Embora estejam ocorrendo comumente empréstimos a empregados, existem empregadores mais conservadores, receosos de eventual decisão judicial declarando impossibilidade de descontar em folha e determinando a devolução dos valores, além da impossibilidade de desconto maior que 30% da renda ou dificuldade de recebimento com eventual rescisão. Entendemos a necessidade de se acautelar diante destes receios, por isto recomendamos a elaboração de uma política própria, expressa em regulamento interno e mediante produção dos seguintes documentos:
01) Regulamento interno ou ajuste coletivo para as hipóteses de adiantamento salarial e/ou empréstimo;
02) Contrato firmado entre as partes, ajustando o mútuo ou aditivo com regras ligadas ao empréstimo.

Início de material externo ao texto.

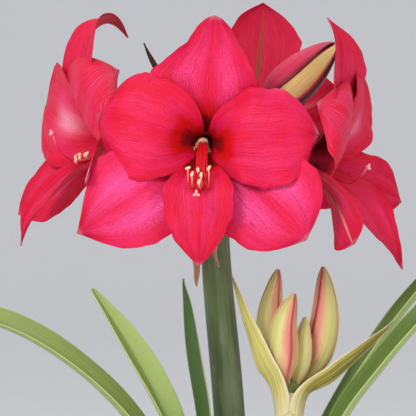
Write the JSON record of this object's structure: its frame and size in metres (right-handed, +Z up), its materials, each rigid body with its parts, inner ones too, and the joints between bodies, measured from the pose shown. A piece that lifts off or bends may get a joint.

O Regulamento poderá estabelecer os parâmetros para o adiantamento salarial ou empréstimo. Uma vez definidos os critérios, cada operação deverá lastrear a contabilidade inclusive para determinar as datas corretas para incidência dos encargos previdenciários, imposto de renda e IOF, no caso de empréstimo, pois o empregador está obrigado a recolher os tributos diante da responsabilidade perante a pessoa física, embora possa também descontar do trabalhador, nos moldes previstos contratualmente.
Neste cenário, não é demais salientar que é importante o empregador ter a consciência do impacto a ser produzido na vida financeira do funcionário. Por isto, recomendamos, sempre que possível, que a empresa promova “programas de educação financeira”, fornecendo orientações aos seus funcionários, auxiliando-os a melhorar sua organização e planejamento orçamentários.
Por fim, advertimos aos empregadores cuidarem e acautelarem ao estabelecer os critérios através de documentos específicos, tais como acordos individuais, coletivos, contratos ou sob a forma de regulamento interno, seja para amparar situações como adiantamento salarial ou empréstimo. Não importa qual seja a prática adotada pela empresa, a cuidadosa elaboração documental ajuda a proteger não somente contra interpretações equivocadas, mas funciona como eficiente prevenção contra litígios.